Creuser davantage dans la CADES et prolonger toujours plus l'échéancier de l'amortissement, c'est repousser de manière irresponsable ce poids mort sur les jeunes générations, sans proposer de solution à long terme au problème du remboursement de la dette sociale.

Le vent de colère qui gronde dans les rangs de votre majorité, monsieur le ministre, montre bien que ce texte propose un marché de dupes à nos concitoyens, contrairement à ce que prétend le Gouvernement.

Derrière l'objectif affiché de ne pas augmenter les prélèvements sociaux, le schéma de financement présenté aboutit soit à réduire les objectifs de l'État providence, soit à faire supporter le report de la dette sur d'autres. Je rappellerai, entre autres, les cadeaux effectués à travers la loi TEPA, le bouclier fiscal et la baisse de la TVA pour certaines catégories.
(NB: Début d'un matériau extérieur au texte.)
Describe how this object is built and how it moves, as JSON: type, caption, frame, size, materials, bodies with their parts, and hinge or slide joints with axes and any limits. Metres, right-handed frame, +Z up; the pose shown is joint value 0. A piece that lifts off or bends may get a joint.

Votre gestion est, de ce point de vue, plutôt calamiteuse. La politique fiscale et sociale que vous menez est injuste, coûteuse et particulièrement inefficace.

En conclusion, si nous demandons le rejet préalable de ce projet de loi, c'est bien en raison de sa nature même. Revenir sur une loi organique, monsieur le président de la commission des lois, quelques années après son adoption par les mêmes députés que ceux qui siègent aujourd'hui dans cet hémicycle est un procédé pour le moins douteux. Comme est douteux l'examen, dans le cadre d'une réunion de commission au titre l'article 88, d'un amendement revenant totalement sur le texte du Sénat. Comme est douteux encore l'examen de ce texte en urgence, dont une partie est discutée aujourd'hui, sans aucune contrainte, alors que le reste pourra, à croire les dernières informations, être débattu vendredi. Tout cela n'est pas sérieux, ni sur le fond, ni sur la forme. Ce projet de loi n'est ni lisible ni compréhensible.

On nous demande, M. Warsmann l'a rappelé, de faire converger nos politiques budgétaires avec l'Allemagne. Depuis plusieurs mois, il est effectivement question de convergence fiscale et de rapprochement des nomenclatures comptables. Le Président de la République nous a demandé de mieux organiser les cadrages budgétaires, notamment s'agissant des lois de finances, de manière à ne pas laisser de place au hasard dans les choix du Gouvernement. J'estime qu'il est quelque peu risible que cette proposition nous soit faite à la fin du quinquennat, au moment où nous nous apprêtons à voter son dernier budget ou presque. Dans ces conditions, pourquoi revenir sur le seul dispositif encadré par une loi organique ?

Pour toutes ces raisons, nous vous invitons à vous pencher à nouveau sur la question de la dette sociale afin de trouver d'autres solutions adaptées à la situation actuelle, justes socialement et économiquement, et de nature à financer notre système de protection sociale.

Tous les orateurs précédents ont fait appel à la conscience et à la responsabilité des députés. Chacun, en conscience et en responsabilité, peut à cet instant approuver la motion que le groupe socialiste vient de présenter. (Applaudissements sur les bancs des groupes SRC et GDR.)